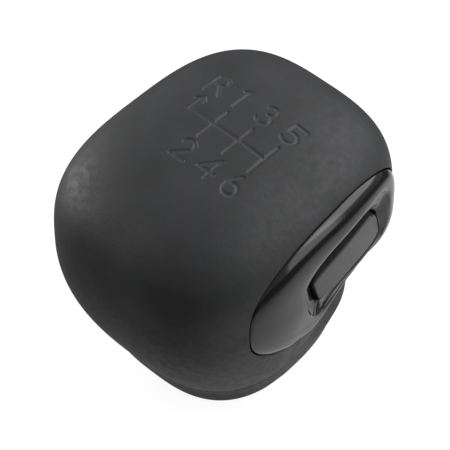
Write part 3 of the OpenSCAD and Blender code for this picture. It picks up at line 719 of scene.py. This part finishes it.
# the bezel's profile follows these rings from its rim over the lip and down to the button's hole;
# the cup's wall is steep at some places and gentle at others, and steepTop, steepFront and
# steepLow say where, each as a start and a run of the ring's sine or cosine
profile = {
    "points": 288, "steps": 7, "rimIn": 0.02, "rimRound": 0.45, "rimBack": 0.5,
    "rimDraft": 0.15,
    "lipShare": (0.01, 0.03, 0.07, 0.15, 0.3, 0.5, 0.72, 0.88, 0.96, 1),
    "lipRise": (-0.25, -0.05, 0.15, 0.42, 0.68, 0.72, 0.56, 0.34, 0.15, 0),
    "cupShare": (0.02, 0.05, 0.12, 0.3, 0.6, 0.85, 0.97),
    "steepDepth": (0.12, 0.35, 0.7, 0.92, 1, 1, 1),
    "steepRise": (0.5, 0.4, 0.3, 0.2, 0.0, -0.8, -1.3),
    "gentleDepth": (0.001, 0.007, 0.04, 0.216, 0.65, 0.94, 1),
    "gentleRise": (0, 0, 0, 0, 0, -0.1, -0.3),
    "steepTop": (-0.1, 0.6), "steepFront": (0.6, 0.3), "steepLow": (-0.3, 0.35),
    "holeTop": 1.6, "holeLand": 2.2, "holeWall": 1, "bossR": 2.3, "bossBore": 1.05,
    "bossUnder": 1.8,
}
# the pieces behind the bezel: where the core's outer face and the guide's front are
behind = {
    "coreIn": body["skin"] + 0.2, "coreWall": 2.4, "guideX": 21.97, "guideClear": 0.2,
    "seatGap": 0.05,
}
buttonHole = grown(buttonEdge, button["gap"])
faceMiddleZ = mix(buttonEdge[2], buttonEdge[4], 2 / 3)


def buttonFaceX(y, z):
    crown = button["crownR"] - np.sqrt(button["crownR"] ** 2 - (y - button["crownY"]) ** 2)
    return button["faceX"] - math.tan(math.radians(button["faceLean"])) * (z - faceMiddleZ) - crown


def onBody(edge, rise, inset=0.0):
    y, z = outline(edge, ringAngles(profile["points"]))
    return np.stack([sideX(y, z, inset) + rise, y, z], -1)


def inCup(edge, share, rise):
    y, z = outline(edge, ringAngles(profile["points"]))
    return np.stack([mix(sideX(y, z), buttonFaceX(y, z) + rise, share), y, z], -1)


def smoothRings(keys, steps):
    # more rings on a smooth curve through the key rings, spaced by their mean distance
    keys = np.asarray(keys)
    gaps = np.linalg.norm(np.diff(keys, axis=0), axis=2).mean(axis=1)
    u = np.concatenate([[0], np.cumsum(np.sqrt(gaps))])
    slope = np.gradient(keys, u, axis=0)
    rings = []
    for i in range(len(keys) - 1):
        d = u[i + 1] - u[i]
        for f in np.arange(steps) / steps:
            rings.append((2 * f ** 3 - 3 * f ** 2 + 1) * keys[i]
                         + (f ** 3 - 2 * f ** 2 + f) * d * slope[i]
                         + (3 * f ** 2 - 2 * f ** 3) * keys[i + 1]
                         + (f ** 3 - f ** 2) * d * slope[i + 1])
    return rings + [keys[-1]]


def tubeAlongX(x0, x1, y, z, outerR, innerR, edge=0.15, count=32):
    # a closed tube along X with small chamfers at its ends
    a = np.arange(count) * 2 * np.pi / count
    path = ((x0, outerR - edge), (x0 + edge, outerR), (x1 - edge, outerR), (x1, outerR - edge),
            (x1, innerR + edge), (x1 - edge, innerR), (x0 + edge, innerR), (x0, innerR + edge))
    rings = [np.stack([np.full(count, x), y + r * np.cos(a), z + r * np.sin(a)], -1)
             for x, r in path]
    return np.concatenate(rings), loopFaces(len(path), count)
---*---
_WORK REQUIRED_. Return the listing above word for word.

_FINAL ANSWER_.
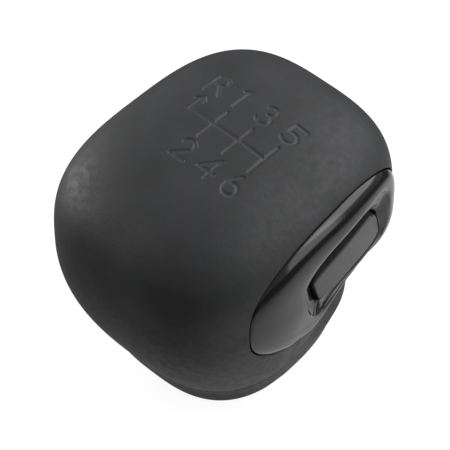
Write part 3 of the OpenSCAD and Blender code for this picture. It picks up at line 719 of scene.py. This part finishes it.
# the bezel's profile follows these rings from its rim over the lip and down to the button's hole;
# the cup's wall is steep at some places and gentle at others, and steepTop, steepFront and
# steepLow say where, each as a start and a run of the ring's sine or cosine
profile = {
    "points": 288, "steps": 7, "rimIn": 0.02, "rimRound": 0.45, "rimBack": 0.5,
    "rimDraft": 0.15,
    "lipShare": (0.01, 0.03, 0.07, 0.15, 0.3, 0.5, 0.72, 0.88, 0.96, 1),
    "lipRise": (-0.25, -0.05, 0.15, 0.42, 0.68, 0.72, 0.56, 0.34, 0.15, 0),
    "cupShare": (0.02, 0.05, 0.12, 0.3, 0.6, 0.85, 0.97),
    "steepDepth": (0.12, 0.35, 0.7, 0.92, 1, 1, 1),
    "steepRise": (0.5, 0.4, 0.3, 0.2, 0.0, -0.8, -1.3),
    "gentleDepth": (0.001, 0.007, 0.04, 0.216, 0.65, 0.94, 1),
    "gentleRise": (0, 0, 0, 0, 0, -0.1, -0.3),
    "steepTop": (-0.1, 0.6), "steepFront": (0.6, 0.3), "steepLow": (-0.3, 0.35),
    "holeTop": 1.6, "holeLand": 2.2, "holeWall": 1, "bossR": 2.3, "bossBore": 1.05,
    "bossUnder": 1.8,
}
# the pieces behind the bezel: where the core's outer face and the guide's front are
behind = {
    "coreIn": body["skin"] + 0.2, "coreWall": 2.4, "guideX": 21.97, "guideClear": 0.2,
    "seatGap": 0.05,
}
buttonHole = grown(buttonEdge, button["gap"])
faceMiddleZ = mix(buttonEdge[2], buttonEdge[4], 2 / 3)


def buttonFaceX(y, z):
    crown = button["crownR"] - np.sqrt(button["crownR"] ** 2 - (y - button["crownY"]) ** 2)
    return button["faceX"] - math.tan(math.radians(button["faceLean"])) * (z - faceMiddleZ) - crown


def onBody(edge, rise, inset=0.0):
    y, z = outline(edge, ringAngles(profile["points"]))
    return np.stack([sideX(y, z, inset) + rise, y, z], -1)


def inCup(edge, share, rise):
    y, z = outline(edge, ringAngles(profile["points"]))
    return np.stack([mix(sideX(y, z), buttonFaceX(y, z) + rise, share), y, z], -1)


def smoothRings(keys, steps):
    # more rings on a smooth curve through the key rings, spaced by their mean distance
    keys = np.asarray(keys)
    gaps = np.linalg.norm(np.diff(keys, axis=0), axis=2).mean(axis=1)
    u = np.concatenate([[0], np.cumsum(np.sqrt(gaps))])
    slope = np.gradient(keys, u, axis=0)
    rings = []
    for i in range(len(keys) - 1):
        d = u[i + 1] - u[i]
        for f in np.arange(steps) / steps:
            rings.append((2 * f ** 3 - 3 * f ** 2 + 1) * keys[i]
                         + (f ** 3 - 2 * f ** 2 + f) * d * slope[i]
                         + (3 * f ** 2 - 2 * f ** 3) * keys[i + 1]
                         + (f ** 3 - f ** 2) * d * slope[i + 1])
    return rings + [keys[-1]]


def tubeAlongX(x0, x1, y, z, outerR, innerR, edge=0.15, count=32):
    # a closed tube along X with small chamfers at its ends
    a = np.arange(count) * 2 * np.pi / count
    path = ((x0, outerR - edge), (x0 + edge, outerR), (x1 - edge, outerR), (x1, outerR - edge),
            (x1, innerR + edge), (x1 - edge, innerR), (x0 + edge, innerR), (x0, innerR + edge))
    rings = [np.stack([np.full(count, x), y + r * np.cos(a), z + r * np.sin(a)], -1)
             for x, r in path]
    return np.concatenate(rings), loopFaces(len(path), count)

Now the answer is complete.